## begin MATERIAL

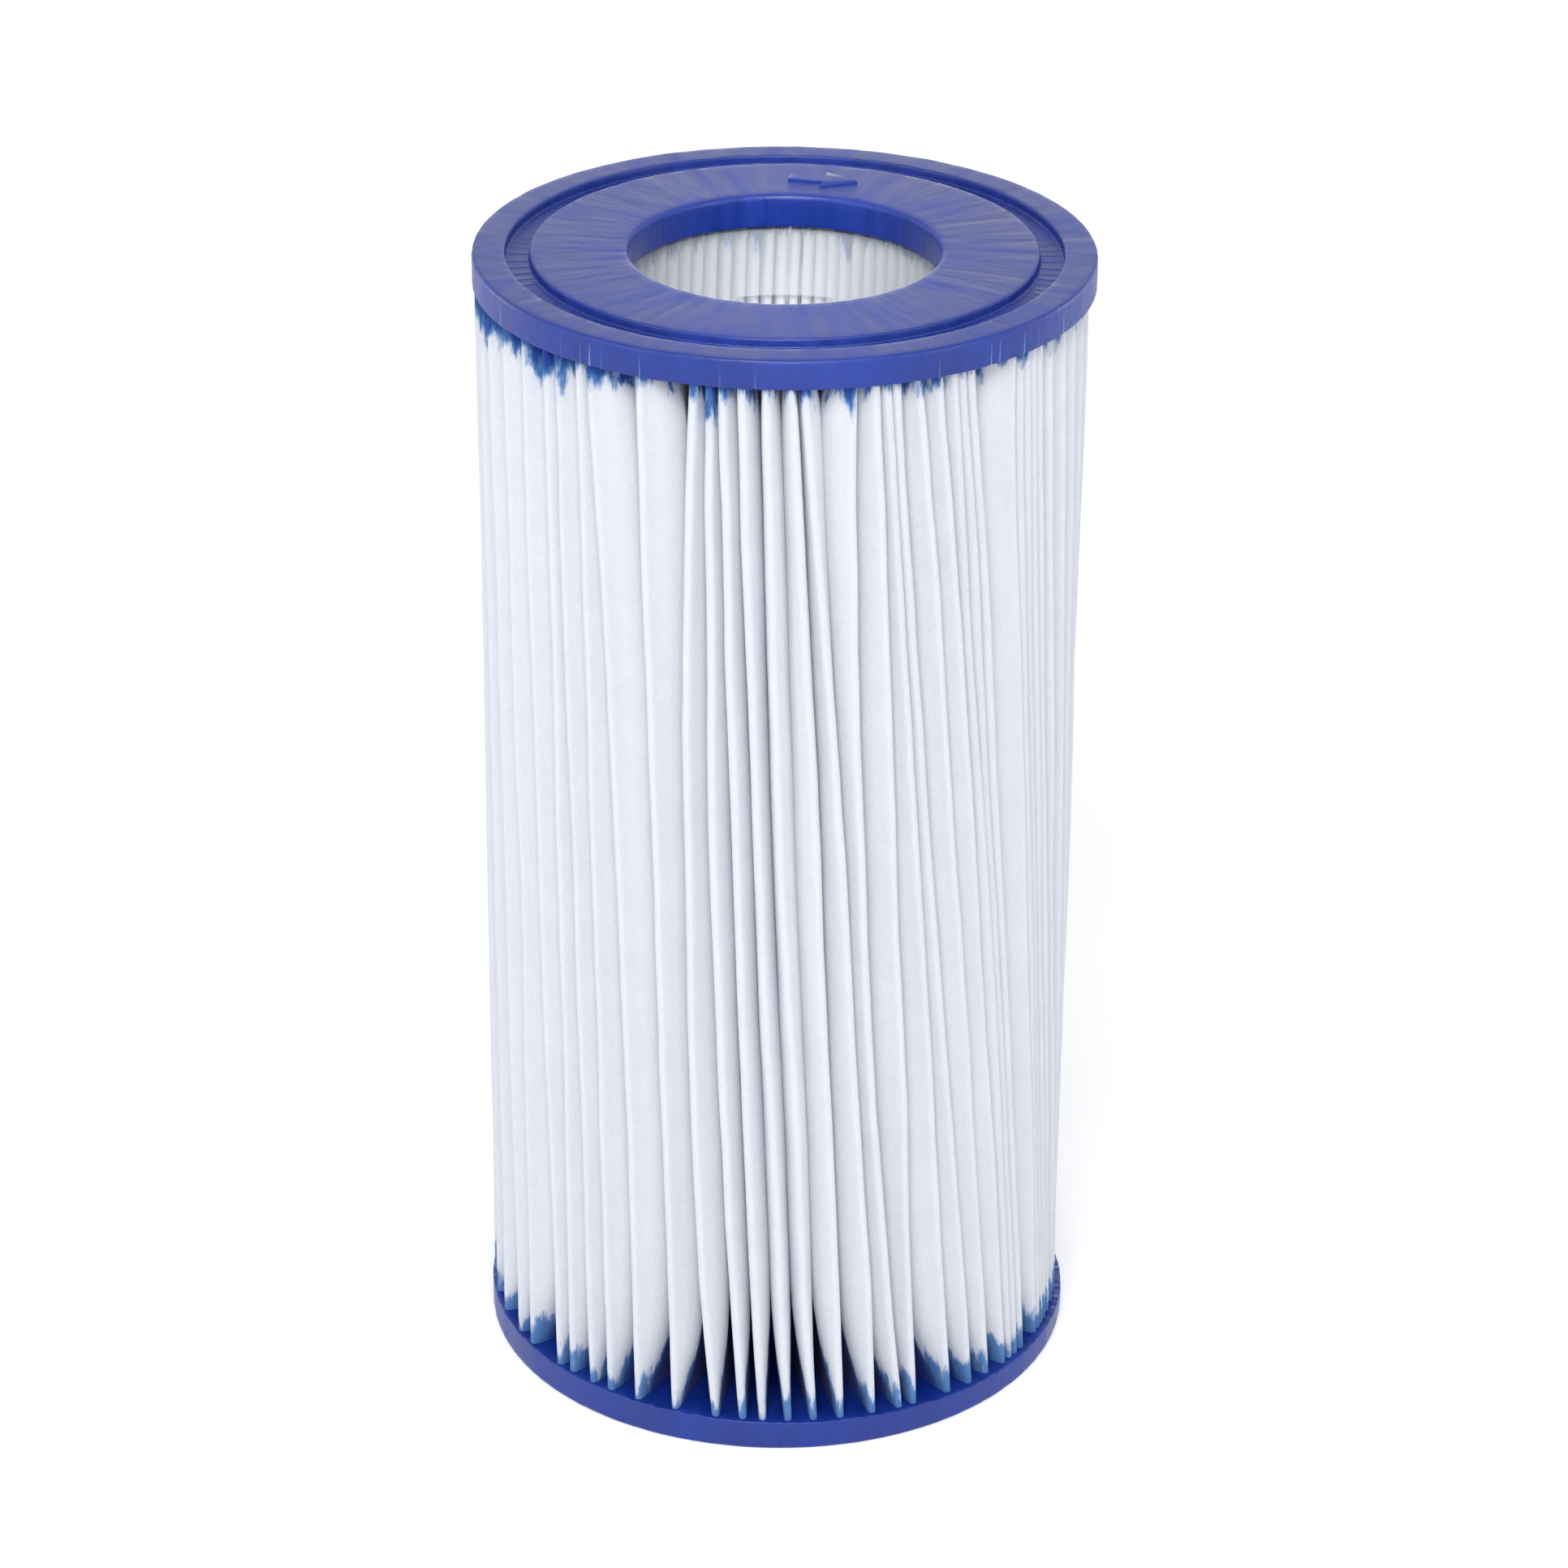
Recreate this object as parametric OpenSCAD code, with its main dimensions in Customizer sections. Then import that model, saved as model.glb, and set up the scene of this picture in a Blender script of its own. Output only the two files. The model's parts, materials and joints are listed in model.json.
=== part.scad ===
// Pleated filter cartridge for a small pool pump.
// A strip of polyester felt is pleated, wrapped round a windowed plastic core, closed with a glued
// side seam, and potted at each end in a cast ring of flexible blue resin.
// The cartridge stands on Z = 0 and its axis is the Z axis.

/* [Overall] */
// Height over both end caps
cartridge_h = 203; // [120:1:260]
// Outer diameter of the end caps
cartridge_d = 104; // [90:1:130]
// Diameter of the port through each end cap
port_d = 52; // [42:0.5:56]

/* [End caps] */
// Height of a cap at its outer rim
rim_h = 5.3; // [4:0.1:9]
// How far the lip round the port stands below the rest of the cap
lip_drop = 0.4; // [0.1:0.1:1]
// Width of that lip
lip_w = 0.5; // [0.3:0.1:0.5]
// Rounding of the rim's outer edge
rim_edge_r = 0.6; // [0.2:0.1:1]
// Rounding of the port's edge
port_edge_r = 0.8; // [0.2:0.1:1]
// Width of the land outside the ring groove
rim_land_w = 5.5; // [3:0.1:8]
// Width of the ring groove in the cap's face
groove_w = 4.2; // [2:0.1:6]
// Depth of the ring groove
groove_depth = 1.6; // [0.8:0.1:2.2]
// Resin left between the ring groove's floor and the pleat ends
end_cover = 0.3; // [0.2:0.1:0.8]
// Resin left outside the pleat crests
crest_cover = 0.8; // [0.5:0.1:2]

/* [Raised mark] */
// Length of the arrow on the top cap
mark_l = 12; // [6:0.5:14]
// Width of the arrow's head
mark_w = 7; // [4:0.5:9]
// Height of the arrow above the cap's face
mark_h = 0.5; // [0.2:0.1:1]
// Angle from the side seam round to the arrow
mark_angle = 11; // [0:1:40]

/* [Pleated media] */
// Number of pleats
pleat_count = 72; // [48:1:86]
// Thickness of the felt
felt_t = 0.5; // [0.3:0.05:0.6]
// Radius of the felt's middle line where it turns at a crest
crest_bend_r = 0.55; // [0.4:0.05:0.8]
// Radius of the felt's middle line where it turns at a root
root_bend_r = 0.55; // [0.4:0.05:0.65]
// How far the seam's adhesive starts behind the two free edges of the strip
seam_recess = 0.3; // [0.2:0.1:1]
// Depth of the glued seam
seam_depth = 5; // [2:0.5:10]

/* [Core] */
// Radial step from the port's wall out to the core's inner wall
core_step = 1; // [0.6:0.1:2]
// Wall thickness of the core
core_wall = 1.2; // [0.8:0.1:2]
// Clearance between the core and the pleat roots
core_clearance = 0.2; // [0.1:0.05:0.5]
// How deep the core's foot is potted in the bottom cap
core_pot_depth = 2; // [1:0.1:3]
// Gap between the core's rim and the top cap's lip
core_end_gap = 0.8; // [0.3:0.1:1]
// Number of windows around the core
window_columns = 6; // [4:1:8]
// Number of windows along the core
window_rows = 6; // [3:1:8]
// Width of the strut between two windows, as an angle in degrees
strut_angle = 24; // [15:1:30]
// Plain band above the top row of windows
rim_band_h = 12; // [6:0.5:16]
// Height of the ring between two rows of windows
ring_h = 9.5; // [5:0.5:12]
// Corner radius of a window
window_corner_r = 1.5; // [0.5:0.1:3]

/* [Hidden] */
$fn = 96;

// Chords in each rounded edge and each bend of the felt
edge_chords = 6;
bend_chords = 4;
// Overlap that lets a cutter break cleanly through a face
cut_through = 1;

rim_r = cartridge_d / 2;
port_r = port_d / 2;
lip_h = rim_h + lip_drop;
groove_outer_r = rim_r - rim_land_w;
groove_inner_r = groove_outer_r - groove_w;

core_inner_r = port_r + core_step;
core_outer_r = core_inner_r + core_wall;
core_foot_z = rim_h - core_pot_depth;
core_rim_z = cartridge_h - lip_h - core_end_gap;
core_length = core_rim_z - core_foot_z;

crest_r = rim_r - crest_cover;
root_r = core_outer_r + core_clearance;
felt_end = groove_depth + end_cover;
felt_h = cartridge_h - 2 * felt_end;
pitch = 360 / pleat_count;
crest_centre_r = crest_r - felt_t / 2 - crest_bend_r;
root_centre_r = root_r + felt_t / 2 + root_bend_r;

window_zone_h = core_length - rim_band_h - (rim_band_h + core_pot_depth);
window_h = (window_zone_h - (window_rows - 1) * ring_h) / window_rows;
window_w = 2 * core_outer_r * sin((360 / window_columns - strut_angle) / 2);

// ---- end caps -------------------------------------------------------------------------------

function arc(centre, r, from, to, chords) =
    [for (i = [0 : chords]) centre + r * [cos(from + (to - from) * i / chords),
                                          sin(from + (to - from) * i / chords)]];

// Half section of a cap that lies face down: X is the radius and Y the height above its face.
module cap_section() {
    polygon(concat(
        arc([port_r + port_edge_r, port_edge_r], port_edge_r, 180, 270, edge_chords),
        [[groove_inner_r, 0], [groove_inner_r, groove_depth],
         [groove_outer_r, groove_depth], [groove_outer_r, 0]],
        arc([rim_r - rim_edge_r, rim_edge_r], rim_edge_r, 270, 360, edge_chords),
        [[rim_r, rim_h], [port_r + lip_w, rim_h], [port_r + lip_w, lip_h], [port_r, lip_h]]));
}

// Everything that was standing in the mould when the resin was poured
module potted_parts() {
    felt_strip();
    seam_fillet(felt_t / 2);
    core_tube();
}

module bottom_end_cap() {
    color("mediumblue") difference() {
        rotate_extrude() cap_section();
        potted_parts();
    }
}

module top_end_cap() {
    color("mediumblue") {
        difference() {
            translate([0, 0, cartridge_h]) mirror([0, 0, 1]) rotate_extrude() cap_section();
            potted_parts();
        }
        rotate([0, 0, -mark_angle])
            translate([0, (port_r + groove_inner_r) / 2, cartridge_h]) raised_arrow();
    }
}

// Plain arrow along the ring, with a shaft and a head of equal length, that shows which end is up
module raised_arrow() {
    shaft_w = mark_w / 3;
    linear_extrude(height = mark_h)
        polygon([[-mark_l / 2, -shaft_w / 2], [0, -shaft_w / 2], [0, -mark_w / 2],
                 [mark_l / 2, 0], [0, mark_w / 2], [0, shaft_w / 2], [-mark_l / 2, shaft_w / 2]]);
}

// ---- core -----------------------------------------------------------------------------------

module core_tube() {
    translate([0, 0, core_foot_z]) difference() {
        cylinder(r = core_outer_r, h = core_length);
        translate([0, 0, -cut_through])
            cylinder(r = core_inner_r, h = core_length + 2 * cut_through);
    }
}

module rounded_window(w, h, r) {
    polygon(concat(
        arc([w / 2 - r, h / 2 - r], r, 0, 90, edge_chords),
        arc([r - w / 2, h / 2 - r], r, 90, 180, edge_chords),
        arc([r - w / 2, r - h / 2], r, 180, 270, edge_chords),
        arc([w / 2 - r, r - h / 2], r, 270, 360, edge_chords)));
}

module centre_core() {
    top_row_z = core_rim_z - rim_band_h - window_h / 2;
    color("lightcyan") difference() {
        core_tube();
        for (row = [0 : window_rows - 1], column = [0 : window_columns - 1])
            rotate([0, 0, (column + 0.5) * 360 / window_columns])
                translate([core_inner_r / 2, 0, top_row_z - row * (window_h + ring_h)])
                    rotate([90, 0, 90])
                        linear_extrude(height = core_outer_r)
                            rounded_window(window_w, window_h, window_corner_r);
    }
}

// ---- pleated media --------------------------------------------------------------------------
// The felt is a ribbon that turns round a small circle at each crest and each root. A flank is the
// line that touches a crest circle on one side and the next root circle on the other, so one side
// of the felt has crest circles that are larger by half its thickness and root circles that are
// smaller by as much.

function polar(r, a) = r * [cos(a), sin(a)];
function crest_centre(k) = polar(crest_centre_r, k * pitch);
function root_centre(k) = polar(root_centre_r, (k + 0.5) * pitch);

// Distance between neighbouring crest and root centres, and the angle at the crest between the
// line to the axis and the line to the root
centre_gap = norm(root_centre(0) - crest_centre(0));
root_swing = asin(root_centre_r * sin(pitch / 2) / centre_gap);
// Half of the turn that the felt makes at a crest and at a root
crest_turn = 180 - root_swing - acos((crest_bend_r + root_bend_r) / centre_gap);
root_turn = crest_turn - pitch / 2;

function crest_arc(k, offset) =
    arc(crest_centre(k), crest_bend_r + offset, k * pitch - crest_turn, k * pitch + crest_turn,
        bend_chords);
function root_arc(k, offset) =
    arc(root_centre(k), root_bend_r - offset, (k + 0.5) * pitch + 180 + root_turn,
        (k + 0.5) * pitch + 180 - root_turn, bend_chords);

// One side of the ribbon, from the free edge at crest 0 all the way round to the other free edge
function ribbon_side(offset) =
    concat([crest_centre(0) + polar(crest_bend_r + offset, crest_turn)],
           [for (k = [0 : pleat_count - 1]) each
               concat(k > 0 ? crest_arc(k, offset) : [], root_arc(k, offset))],
           [crest_centre(0) + polar(crest_bend_r + offset, -crest_turn)]);

function reversed(list) = [for (i = [len(list) - 1 : -1 : 0]) list[i]];

module at_seam() {
    translate([0, 0, felt_end]) rotate([0, 0, 90]) linear_extrude(height = felt_h) children();
}

module felt_strip() {
    at_seam() polygon(concat(ribbon_side(felt_t / 2), reversed(ribbon_side(-felt_t / 2))));
}

// Adhesive between the strip's two free edges: side = 1 is one flank and side = -1 the other, and
// reach is how far the outline runs into the felt on that side.
function seam_line(side, reach) =
    let (edge = crest_centre(0) + polar(crest_bend_r - felt_t / 2 + reach, side * crest_turn),
         inward = side * (crest_turn + 90))
    [edge + polar(seam_recess, inward), edge + polar(seam_recess + seam_depth, inward)];

module seam_fillet(reach) {
    at_seam() polygon(concat(seam_line(1, reach), reversed(seam_line(-1, reach))));
}

module pleated_media() {
    color("aliceblue") felt_strip();
}

module seam_bond() {
    color("ivory") seam_fillet(0);
}

bottom_end_cap();
top_end_cap();
centre_core();
pleated_media();
seam_bond();
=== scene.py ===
"""The finish of a pleated filter cartridge: felt, seam, core, two cast caps, and the studio."""
import json
import math
import random

import bmesh
import bpy
from mathutils import Matrix, Vector, noise


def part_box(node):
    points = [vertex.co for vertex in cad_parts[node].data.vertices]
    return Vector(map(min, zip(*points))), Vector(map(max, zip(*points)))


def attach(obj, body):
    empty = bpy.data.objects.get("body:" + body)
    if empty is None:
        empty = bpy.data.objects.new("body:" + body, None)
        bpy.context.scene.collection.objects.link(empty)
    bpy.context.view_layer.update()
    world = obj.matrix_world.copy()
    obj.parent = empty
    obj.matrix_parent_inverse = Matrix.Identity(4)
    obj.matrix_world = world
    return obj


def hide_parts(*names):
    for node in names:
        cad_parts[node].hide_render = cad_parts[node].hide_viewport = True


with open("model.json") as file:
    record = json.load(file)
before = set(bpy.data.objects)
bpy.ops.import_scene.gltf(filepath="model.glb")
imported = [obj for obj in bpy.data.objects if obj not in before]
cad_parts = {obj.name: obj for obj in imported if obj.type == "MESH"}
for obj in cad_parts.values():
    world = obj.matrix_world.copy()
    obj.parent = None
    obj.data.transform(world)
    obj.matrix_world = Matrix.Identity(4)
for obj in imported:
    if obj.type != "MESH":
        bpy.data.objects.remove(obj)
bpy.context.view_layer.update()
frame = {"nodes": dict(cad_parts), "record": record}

mm = 0.001

# ---- Pleated media --------------------------------------------------------------------------
# One strip of spunbonded polyester felt, folded to and fro, wrapped round the core and potted at
# both ends. The folds are pressed shut in the resin and open out between the caps, where they lean,
# bunch and drift round the axis, because the strip was turned a little as it went into the mould.

felt_low, felt_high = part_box("pleated_media")
core_low, core_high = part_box("centre_core")
upper_resin_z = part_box("top_end_cap")[0].z + 0.4 * mm
lower_resin_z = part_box("bottom_end_cap")[1].z - 0.4 * mm

felt_thickness = 0.5 * mm
crest_radius = felt_high.x
root_radius = core_high.x + 0.6 * mm
pressed_bend = 0.42 * mm
open_bend = 0.5 * mm
root_bend = 0.5 * mm
pack_shift = Vector((-0.4 * mm, 0))

# Where each fold on the front meets the top cap, half height and the bottom cap, in degrees to the
# right of the front. The rest go round the back at uneven distances.
front_folds = [
    (-77, -73.5, -72), (-70, -66.5, -63.5), (-62.5, -59.5, -58), (-55, -52, -48.5), (-48, -46, -44.5),
    (-45, -42, -39), (-39.5, -37, -34.5), (-37, -31, -28), (-26.5, -23, -20), (-16, -17, -12),
    (-13, -11.5, -6.5), (-10.5, -7, -2.5), (-7, -3, 2.5), (-2.5, 1.5, 7.5), (2, 8, 13),
    (4.5, 13, 19.5), (13, 16.5, 25), (17.5, 23, 28.5), (19.5, 28, 36.5), (21.5, 31, 42),
    (26, 36.5, 47), (30, 41.5, 52.5), (33, 44, 55), (35, 46, 57), (37, 48, 59.5),
    (47.5, 55.5, 66), (49.5, 57.5, 68), (51.5, 59.5, 70), (53.5, 61.5, 72), (55.5, 64, 75),
    (59, 68, 79), (65, 73, 83)]
fold_heights = (195 * mm, 100 * mm, 10 * mm)
fold_count = 72

dice = random.Random(5)
spacings = [0.45 + 1.5 * dice.random() ** 2 for _ in range(fold_count - len(front_folds) + 1)]
folds = list(front_folds)
for i in range(1, len(spacings)):
    share = sum(spacings[:i]) / sum(spacings)
    folds.append(tuple(last + (360 + first - last) * share
                       for first, last in zip(front_folds[0], front_folds[-1])))
seam_fold = min(range(fold_count), key=lambda k: abs(folds[k][1] - 180))
fullness = [0.85 + 0.15 * dice.random() for _ in range(2 * fold_count)]
# the folds lean over like shingles towards this angle, and their crests curl back by this much
lean_centre = 2.5
curl = 1.3 * mm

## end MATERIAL

GIVEN EXERCISE:
Everything from the first line through the line containing "port_d = 52; // [42:0.5:56]" should be quoted exactly, and nothing beyond it.

COMPLETE RESPONSE:
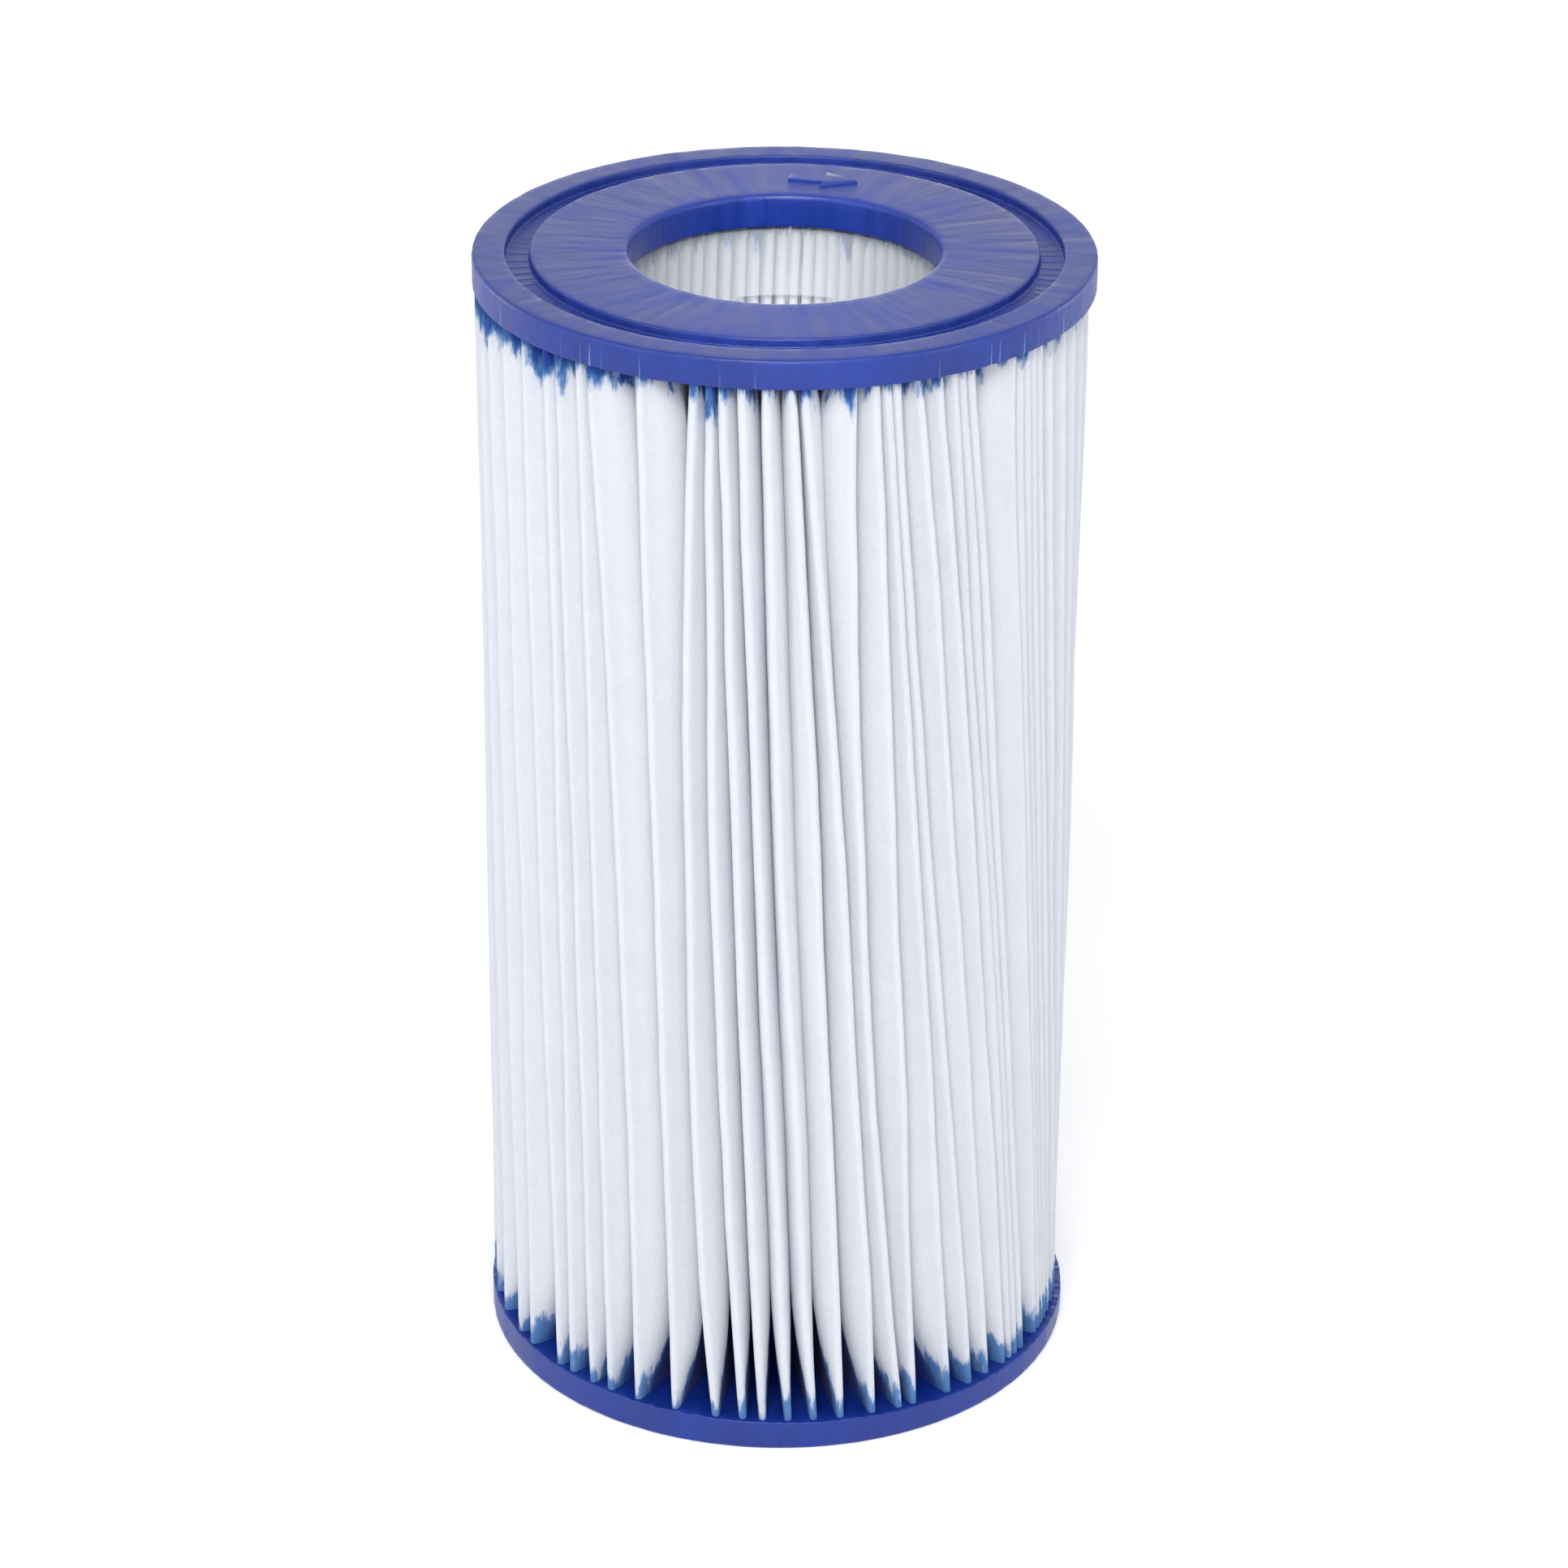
Recreate this object as parametric OpenSCAD code, with its main dimensions in Customizer sections. Then import that model, saved as model.glb, and set up the scene of this picture in a Blender script of its own. Output only the two files. The model's parts, materials and joints are listed in model.json.
=== part.scad ===
// Pleated filter cartridge for a small pool pump.
// A strip of polyester felt is pleated, wrapped round a windowed plastic core, closed with a glued
// side seam, and potted at each end in a cast ring of flexible blue resin.
// The cartridge stands on Z = 0 and its axis is the Z axis.

/* [Overall] */
// Height over both end caps
cartridge_h = 203; // [120:1:260]
// Outer diameter of the end caps
cartridge_d = 104; // [90:1:130]
// Diameter of the port through each end cap
port_d = 52; // [42:0.5:56]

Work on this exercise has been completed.